In the late 1940s, as the USSR shifted to a peace-time economy and the people’s democracies in Eastern Europe began with socialist construction, there was also a revival of debates around the political economy of socialism. Major questions centred on accumulation, efficiency, the objectivity of economic laws, and the appropriate degree of company-level autonomy. Economists grappled with the innerworkings of the economy as it transitioned away from markets towards conscious planning. Significant dissension revolved around the extent to which categories and mechanisms inherited from capitalism (e.g., commodity production, the law of value, profitability, etc.) remained relevant under socialism. One of the most vexing practical and theoretical challenges was the question of prices: What is the function of money under socialism? Upon what basis should monetary prices be formed? Should they merely serve a calculation function, or should they actively influence the production process? Finally, how can prices be made to accurately reflect socially necessary labour time in a non-market economy? The Bolsheviks had already realized in the 1920s that price policy was the crux of economic planning:
“The problem of prices intersects with all the fundamental economic and, consequently, political problems of the Soviet state. Establishing the right balance between the peasantry and the working class, ensuring the coordinated and interdependent development of agriculture and industry …, securing real wages, stabilizing the chervonets [Soviet currency] … all these issues are linked to the problem of prices.“2
This article examines in greater depth how the price debate unfolded during the DDR’s first decade. Existing accounts of these discussions often isolate debates from both their political context and the practical policy side of planning.3 As such, this article attempts to contextualize theoretical arguments and explore how planning specialists developed solutions to the contradictions uncovered by theorists. Particular attention is paid to the culmination of the disputes during the second half of the 1950s, when several prominent economists called for wider ranging market-oriented reforms in the DDR. It is only against the background of these early debates that the motivations and rationale for the major economic reforms of the 1960s (e.g., the DDR’s “New Economic System”, the Soviet “Kosygin Reforms”, the Czech “New Economic Model”, and the Hungarian “New Economic Mechanism”, etc.) can be properly understood.

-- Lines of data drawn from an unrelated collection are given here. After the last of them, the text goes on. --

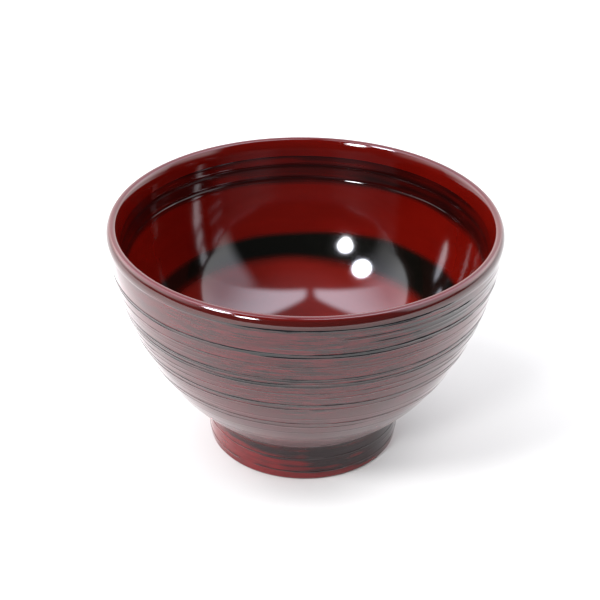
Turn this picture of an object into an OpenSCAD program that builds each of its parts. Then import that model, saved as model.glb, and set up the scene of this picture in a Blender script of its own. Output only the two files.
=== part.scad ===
// Lacquered wooden soup bowl on a turned foot ring.
// The wood is one turned blank. Every coat over it is a thin shell of its own,
// and each shell meets its neighbours face to face.
// Millimetres, +Z up, origin on the table at the centre of the foot ring.
// The half section is walked along stations: a point on the finished surface and
// the surface's outward direction. A coat is the strip between two depths below it.

/* [Bowl] */
// Outer diameter at the rim
rim_d = 118; // [112:1:124]
// Height from the table to the top of the lip
bowl_h = 75; // [73:1:78]
// Thickness of the finished wall where the lip's roundings start
lip_t = 4; // [3.8:0.1:4.3]
// Radius of the lip's wide rounding outside
lip_out_r = 3; // [2.6:0.1:3]
// Angle above the horizontal at which it gives way to the tight rounding over the top, in degrees
lip_out_turn = 45; // [40:1:45]
// Radius of the lip's wide rounding inside
lip_in_r = 8; // [7:0.5:9]
// Angle above the horizontal at which it gives way to the tight rounding over the top, in degrees
lip_in_turn = 30; // [26:1:30]

/* [Outside] */
// Radius of the upper side's arc
side_r = 98.5; // [95:0.5:104]
// Outward lean of the side at the lip, in degrees
lip_lean = 4.5; // [3.5:0.1:5.5]
// Radius of the belly's arc
belly_r = 59.5; // [57:0.5:62]
// Angle below the horizontal at which the belly's arc takes over, in degrees
belly_angle = 30.5; // [28:0.5:33]

/* [Inside] */
// Outward lean of the inside wall at the lip, in degrees
wall_lean = 5.3; // [4.7:0.1:5.9]
// Radius of the inside wall's arc
wall_r = 73; // [71:1:77]
// Angle below the horizontal at which the haunch's arc takes over, in degrees
haunch_angle = 28.5; // [27:0.5:30]
// Radius of the haunch's arc, where the lower wall curves in
haunch_r = 47; // [45:1:49]
// Radius of the arc that joins haunch and floor
well_r = 30; // [26:1:32]
// Radius of the dished floor's arc
floor_r = 110; // [100:5:140]
// Height of the inside floor above the lowest point that the haunch's arc would reach
floor_rise = 0.8; // [0.6:0.2:1.6]

/* [Foot ring] */
// Outer diameter of the foot ring on the table
foot_d = 59.6; // [58:0.2:61]
// Outward lean of the foot's outside towards the bowl, in degrees
foot_lean = 3; // [1:0.5:4]
// Width of the foot ring on the table
foot_w = 4.4; // [4:0.2:5]
// Depth of the recess inside the foot ring
recess_h = 10; // [8:0.5:11]
// Inward lean of the recess's side away from the table, in degrees
recess_lean = 8; // [4:1:10]
// Radius of the foot ring's rounded edges on the table
foot_edge_r = 0.9; // [0.8:0.1:1.2]
// Radius of the hollow fillet between foot and bowl
foot_fillet_r = 2.4; // [1.6:0.1:3.2]
// Radius of the hollow fillet round the recess's roof
recess_fillet_r = 2; // [1.5:0.1:2.5]

/* [Coats] */
// Thickness of a lacquer coat
lacquer_t = 0.3; // [0.25:0.05:0.35]
// Thickness of a ground coat
ground_t = 0.3; // [0.25:0.05:0.35]
// Depth below the top to which the lip's coat reaches outside
lip_coat_out = 3.2; // [3.2:0.1:4]
// Depth below the top to which the lip's coat reaches inside
lip_coat_in = 5.6; // [5.3:0.1:7]
// Depth below the top at which the inside's streaked band ends
streaks_in = 15.2; // [13:0.1:18]
// Depth below the top at which the black band starts
black_from = 30.2; // [28:0.2:32]
// Depth below the top at which the black band ends
black_to = 37; // [35:0.2:39]

/* [Hidden] */
$fn = 180;
// Greatest gap between an arc of the half section and the straight steps that stand for it
arc_gap = 0.02;

// Length of a vector made 1, and a vector turned a quarter clockwise
function unit(v) = v / norm(v);
function turned(v) = [v[1], -v[0]];
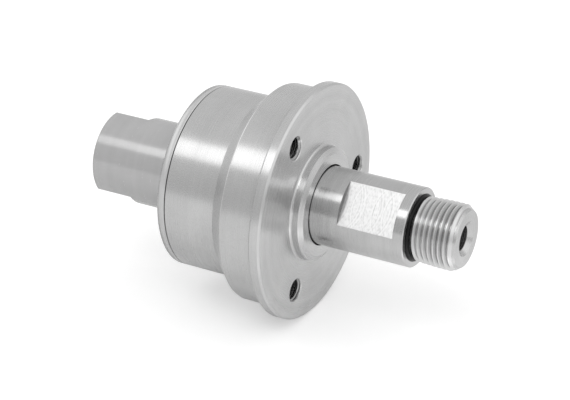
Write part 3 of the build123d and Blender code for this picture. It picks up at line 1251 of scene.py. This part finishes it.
@dataclass
class Studio:
    """The pale floor, the light tent round the union, the lamp and the camera.

    Attributes:
        floor_level: The floor's height.
        floor_size: Its length and width.
        floor_colour: Its colour.
        floor_stain: The colour of its darker specks, as a share of that.
        floor_grain: The noise of the specks.
        floor_lift: The light it gives off towards the camera, so that it shows white.
        mirror_lift: The light it gives off towards the metal.
        front_glow_patch: A patch of it, before the stud, that glows white for the metal only, as
            painted light.
        face_glow_patch: A dimmer patch of it, under the flange's face, that glows for the metal
            only, as painted light.
        tent_rise: The heights between which the tent grows lighter.
        tent_low: How bright the tent is below them.
        tent_high: How bright it is above them.
        dark_side: Its darker part, to the front.
        bright_end: Its brighter part, beyond the stud.
        bright_left: Its brighter part, beyond the port.
        azimuth: The direction that the camera stands in, in degrees.
        elevation: How steeply it looks down, in degrees.
        lens: Its focal length in millimetres.
        sensor: The width of its film in millimetres.
        camera_place: Where it stands.
        camera_range: The nearest and the farthest distance that it sees.
        key: The softbox over the front.
    """

    floor_level: float = -40.2 * MM
    floor_size: float = 12.0
    floor_colour: Colour = grey(0.86)
    floor_stain: float = 0.985
    floor_grain: Grain = Grain(40.0, 2.0)
    floor_lift: float = 0.34
    mirror_lift: float = 0.03
    # Painted light: a patch of the floor that glows only for reflections in the metal.
    front_glow_patch: Zone = Zone(
        1.0,
        (
            (Axis.X, Span(30.0 * MM, 60.0 * MM)),
            (Axis.X, Span(80.0 * MM, 65.0 * MM)),
            (Axis.Y, Span(0.0, -30.0 * MM)),
            (Axis.Y, Span(-56.0 * MM, -46.0 * MM)),
        ),
    )
    # Painted light: a dimmer glowing patch of the floor under the flange's face.
    face_glow_patch: Zone = Zone(
        0.16, ((Axis.X, Span(-2.0 * MM, 6.0 * MM)), (Axis.Y, Span(90.0 * MM, 50.0 * MM)))
    )
    tent_rise: Span = Span(-0.4, 0.7)
    tent_low: float = 0.65
    tent_high: float = 0.78
    dark_side: Zone = Zone(
        0.52,
        ((Axis.X, Span(-0.44, -0.36)), (Axis.Y, Span(-0.5, -0.7)), (Axis.Z, Span(-0.1, 0.1))),
    )
    bright_end: Zone = Zone(0.46, ((Axis.X, Span(0.42, 0.58)), (Axis.Z, Span(0.15, 0.45))))
    bright_left: Zone = Zone(0.7, ((Axis.X, Span(-0.72, -0.84)), (Axis.Z, Span(0.15, 0.35))))
    azimuth: float = 28.3
    elevation: float = 27.55
    lens: float = 123.86
    sensor: float = 36.0
    camera_place: tuple[float, float, float] = (0.2624, -0.5096, 0.2998)
    camera_range: tuple[float, float] = (0.01, 50.0)
    key: SoftBox = SoftBox(
        name="key softbox",
        place=(0.0, -0.72, 1.07),
        aim=(0.0, 0.0, 0.0),
        width=1.6,
        height=0.48,
        glow=1.45,
    )

    def floor_paint(self) -> bpy.types.Material:
        """Make the floor's paint, with two glowing patches of painted light that only the metal
        sees.

        Returns:
            The material.
        """
        paint = bpy.data.materials.new("pale floor")
        shader = Shader(paint)
        place = shader.node("ShaderNodeTexCoord", {}).outputs["Object"]
        parts = shader.node("ShaderNodeSeparateXYZ", {0: place})
        specks = shader.mask(shader.noise(place, self.floor_grain), NOISE_RANGE)
        darker = tuple(self.floor_stain * part for part in self.floor_colour)
        colour = shader.tint(specks, darker, self.floor_colour)
        matt = shader.node("ShaderNodeBsdfDiffuse", {"Color": colour})
        paths = shader.node("ShaderNodeLightPath", {})
        seen = shader.product(paths.outputs["Is Camera Ray"], self.floor_lift)
        # Painted light: the patches glow only for glossy rays, so the metal shows them as
        # reflections.
        front_glow_mask = self.front_glow_patch.where(shader, parts)
        bounce = shader.blend(front_glow_mask, self.mirror_lift, self.front_glow_patch.glow)
        under = shader.product(self.face_glow_patch.where(shader, parts), self.face_glow_patch.glow)
        bounce = shader.math("ADD", bounce, under)
        mirrored = shader.product(paths.outputs["Is Glossy Ray"], bounce)
        glow = shader.math("ADD", seen, mirrored)
        lift = shader.node("ShaderNodeEmission", {"Color": WHITE, "Strength": glow})
        both = shader.node("ShaderNodeAddShader", {0: matt.outputs[0], 1: lift.outputs[0]})
        shader.show(both.outputs[0])
        return paint

    def build_floor(self) -> None:
        """Lay the floor, which shows white with the union's shadow on it."""
        half = self.floor_size / 2
        corners = [(-half, -half, 0), (half, -half, 0), (half, half, 0), (-half, half, 0)]
        made = bpy.data.meshes.new("floor")
        made.from_pydata(corners, [], [(0, 1, 2, 3)])
        made.materials.append(self.floor_paint())
        floor = bpy.data.objects.new("floor", made)
        floor.location.z = self.floor_level
        bpy.context.scene.collection.objects.link(floor)

    def build_tent(self) -> None:
        """Light the union from all round with a pale tent that isn't equally bright."""
        world = bpy.data.worlds.new("light tent")
        bpy.context.scene.world = world
        shader = Shader(world)
        look = shader.node("ShaderNodeTexCoord", {}).outputs["Generated"]
        parts = shader.node("ShaderNodeSeparateXYZ", {0: look})
        level = shader.scaled(parts.outputs["Z"], self.tent_rise, self.tent_low, self.tent_high)
        level = shader.blend(self.dark_side.where(shader, parts), level, self.dark_side.glow)
        for zone in (self.bright_end, self.bright_left):
            added = shader.product(zone.where(shader, parts), zone.glow)
            level = shader.math("ADD", level, added)
        paths = shader.node("ShaderNodeLightPath", {})
        level = shader.blend(paths.outputs["Is Camera Ray"], level, 1.0)
        sky = shader.node("ShaderNodeBackground", {"Color": WHITE, "Strength": level})
        shader.node("ShaderNodeOutputWorld", {"Surface": sky.outputs[0]})

    def build_camera(self) -> None:
        """Stand the camera where the photograph was taken from."""
        camera = bpy.data.cameras.new("camera")
        camera.lens = self.lens
        camera.sensor_width = self.sensor
        camera.clip_start, camera.clip_end = self.camera_range
        stand = bpy.data.objects.new("camera", camera)
        stand.location = self.camera_place
        tilt = math.radians(90.0 - self.elevation)
        stand.rotation_euler = (tilt, 0.0, math.radians(self.azimuth))
        bpy.context.scene.collection.objects.link(stand)
        bpy.context.scene.camera = stand

    def build(self) -> None:
        """Set up the studio."""
        bpy.context.scene.view_settings.view_transform = "Standard"
        self.build_floor()
        self.build_tent()
        self.build_camera()
        self.key.build()


def main() -> None:
    """Dress the union, build its threads and spring, and light it."""
    logging.basicConfig(level=logging.INFO, format="%(message)s")
    for part in (Housing(), RearCap(), Rotor(), Bearings(), Seals()):
        pieces = part.build()
        log.info("%s done, %d pieces added", type(part).__name__, len(pieces))
    Studio().build()


if __name__ == "__main__":
    main()
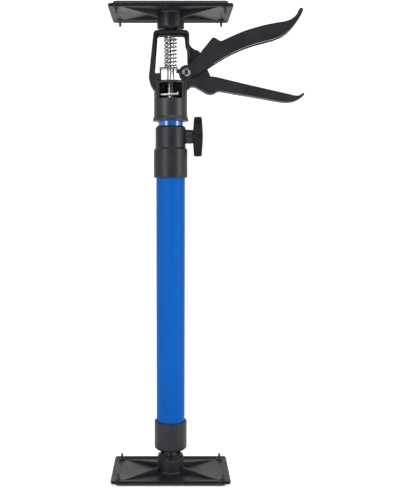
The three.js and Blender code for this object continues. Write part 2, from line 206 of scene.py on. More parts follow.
def slab(outline, low, high, edge=0.0, holes=(), place=lambda u, v, w: (u, w, v)):
    """A plate with an outline in two directions and rounded edges in the third; holes are outlines too."""
    loops = [clean(list(outline))] + [clean(list(h)) for h in holes]
    layers = edge_layers(edge, low, high)
    points, faces, ends = [], [], []
    for number, loop in enumerate(loops):
        rings = []
        for distance, w in layers:
            ring = inset(loop, distance if number == 0 else -distance)
            rings.append([len(points) + i for i in range(len(ring))])
            points += [place(u, v, w) for u, v in ring]
        for below, above in zip(rings, rings[1:]):
            n = len(below)
            faces += [(below[i], below[(i + 1) % n], above[(i + 1) % n], above[i]) for i in range(n)]
        ends.append((rings[0], rings[-1]))
    for side in (0, 1):
        if len(loops) == 1:
            faces.append(tuple(ends[0][side]))
            continue
        rows = [[Vector(points[i]) for i in end[side]] for end in ends]
        order = [i for end in ends for i in end[side]]
        faces += [tuple(order[i] for i in t) for t in tessellate_polygon(rows)]
    return points, faces


def upright(u, v, w):
    """Outline in X and Y, thickness along Z."""
    return u, v, w


def sideways(u, v, w):
    """Outline in Y and Z, thickness along X."""
    return w, u, v


def lathe(loop, sides=96, start=0.0, sweep=360.0):
    """A closed loop of (radius, height) turned about Z, wholly or through a part of a turn."""
    full = sweep >= 360
    columns = sides if full else sides + 1
    points, rings, faces = [], [], []
    for r, z in loop:
        if r < 1e-6:
            rings.append([len(points)] * columns)
            points.append((0.0, 0.0, z))
            continue
        rings.append([len(points) + i for i in range(columns)])
        for i in range(columns):
            a = math.radians(start + sweep * i / sides)
            points.append((r * math.cos(a), r * math.sin(a), z))
    n = len(loop)
    for k in range(n):
        a, b = rings[k], rings[(k + 1) % n]
        for i in range(sides):
            j = (i + 1) % columns
            face = []
            for v in (a[i], a[j], b[j], b[i]):
                if v not in face:
                    face.append(v)
            if len(face) > 2:
                faces.append(tuple(face))
    if not full:
        faces.append(tuple(dict.fromkeys(ring[0] for ring in rings)))
        faces.append(tuple(dict.fromkeys(ring[-1] for ring in rings)))
    return points, faces


def arc(x, y, r, first, last, steps):
    """Points on an arc about (x, y) with both its ends; the angles are in degrees."""
    turns = [math.radians(first + (last - first) * k / steps) for k in range(steps + 1)]
    return [(x + r * math.cos(a), y + r * math.sin(a)) for a in turns]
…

The article is structured chronologically. Section 2 begins with the inception of the DDR’s planning system and new forms of socialist democracy during the first Five-Year Plan. Section 3 then traces out the revival of debates on political economy during these early years and the first attempts to reform the pricing system and company-level autonomy in 1952/1953. Section 4 turns to the political crisis that erupted in the spring of 1953 and how this led to the first major reform to “simplify the plan” in 1954/1955. Section 5 focuses on the great debates around the law of value and “market socialism” that broke out in 1956 and lasted until 1958. Section 6 summarizes the last years of the decade, when the government initiated a renewed political offensive to complete the transition from capitalism to socialism. The conclusion in Section 7 offers some reflections on the economics of socialist construction in the DDR.
As always, we welcome critique or suggestions: kontakt@ifddr.org The extent and complexity of this topic necessitates collective engagement, and this article can only reflect an interim result.
2. Heavy industrialization and the introduction of the democratic centralist planning system (1950–1953)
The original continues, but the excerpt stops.